= Incremental Radio (IBA) =

British radio licence category

Incremental Radio was a new type of radio licence given out by the IBA (Independent Broadcasting Authority) in the United Kingdom between 1989 and 1990. In essence, these were additional radio services introduced into areas already served by an ILR (Independent Local Radio) station.

The new stations had to offer output not already available on ILR, such as specialist music or unique programmes for a specific section of the community, which meant radio stations covering a niche interest (e.g. Jazz music) could legally get on AM/FM. Pirates could apply as long as they closed by the end of 1988 and long established pirate stations, such as Kiss FM, complied in the hope of winning a licence.

==History==
An initial announcement of the scheme was made in September 1988, and was followed the next month by an invitation for interested parties to contact the IBA. Just before Christmas 1988, the IBA published details of the geographical locations of the licences. On 10 January 1989, the IBA advertised the first five of the twenty licences it planned to offer, in Manchester, Hounslow (West London) who wanted to serve local ethnic groups, and from bidders in Bristol, Rutland and Stirling who could propose any format. The closing batch for this first round of applications was 13 March 1989, the winners to be announced in April.

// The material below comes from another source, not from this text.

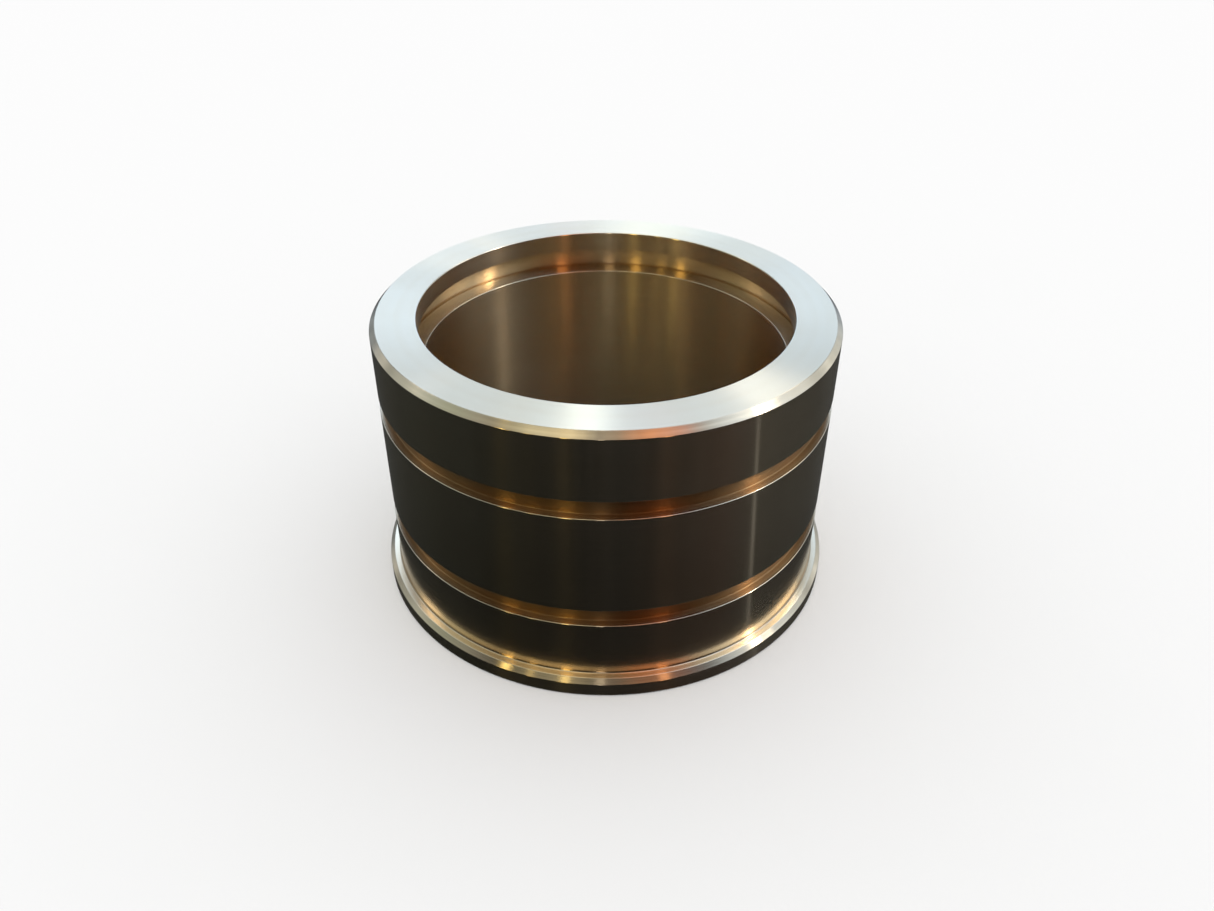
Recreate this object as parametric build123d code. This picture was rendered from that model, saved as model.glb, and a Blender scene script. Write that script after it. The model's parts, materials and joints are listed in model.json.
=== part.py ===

The IBA had advertised a second batch of five licences on 6 February 1989, consisting of ethnic services in Coventry and Haringey, and any format for the Isle of Wight, Sunderland and Tendring. Applications for these had to be submitted by 10 April 1989, with the winners announced in May.

On 6 March 1989, the IBA held a press conference at its Knightsbridge office to announce the third batch of licences it was advertising – an ethnic service for the whole of London, an ethnic station for Bradford, and services for any format in Belfast, Kettering and Stockport. The closing date for these was 8 May 1989 (except for London which was 5 June) and the winners to be announced one month later.

In October 1989, Sunset Radio in Manchester became the first Incremental radio station to go on air. The last Incremental radio station to launch was Wear FM, which started broadcasting in November 1990.

It set a new blueprint for how future licences would be issued in the nineties. Written applications were followed up with additional questioning by IBA staff rather than face to face board presentations made to Authority members, as was the case with ILR.

==List of incremental licences (in order of on-air date)==
- Sunset Radio – Manchester – 22 October 1989
- Sunrise Radio (1413 AM) – West London – 5 November 1989
- London Greek Radio/WNK (Wicked, Neutral and Kicking) – North London – 13 November 1989
London Greek Radio and WNK shared the 103.3 FM frequency, and alternated every four hours. Each had their own premises, but the timesharing agreement proved inconvenient for WNK, as listeners preferred the full-time pirates. WNK went into liquidation in 1993, meaning LGR no longer had to timeshare.
Furthermore, in July 1992, it was revealed that the licence shared by London Greek Radio and WNK in North London was to only go to one station when it was re-advertised in 1993.

- Sunrise Radio – Bradford – 9 December 1989
- KFM – Stockport – 17 February 1990
- Jazz FM – London – 4 March 1990
- Radio Thamesmead – 18 March 1990
- Choice FM – South London – 31 March 1990
- KCBC – Kettering – 6 April 1990
- Belfast Community Radio – 6 April 1990
- Isle of Wight Radio – 15 April 1990
- FTP (For the People) – Bristol – 21 April 1990
- Buzz FM – Birmingham – 14 May 1990
- Centre Sound – Stirling – 4 June 1990
- Airport Information Radio – Heathrow & Gatwick airports – 25 June 1990
- East End Radio – Glasgow – 25 June 1990
East End Radio subsequently had its licence revoked on 30 August 1991, when it transferred ownership of its license to a third party without the Radio Authority's approval.

- Spectrum Radio – London – 25 June 1990
The London licence, for the AM medium wave band, was specifically designated for use by a number of different ethnic minority broadcasters who would share a single channel. The IBA would act as a broker for these groups, bringing them together to form a management team that would run the station co-operatively.

- Melody Radio – London – 9 July 1990
- Radio Harmony – Coventry – 28 August 1990
- Kiss 100 – London – 1 September 1990
- Mellow 1557 – Tendring – 7 October 1990
- Wear FM – Sunderland – 5 November 1990

===Incremental radio licences that didn't make it to air===
RWL (Radio West Lothian) - was awarded an incremental licence and was due to go on air in 1990 on 1368 MW, but didn't make it to air. It failed to find sufficient financial backing and handed back the licence.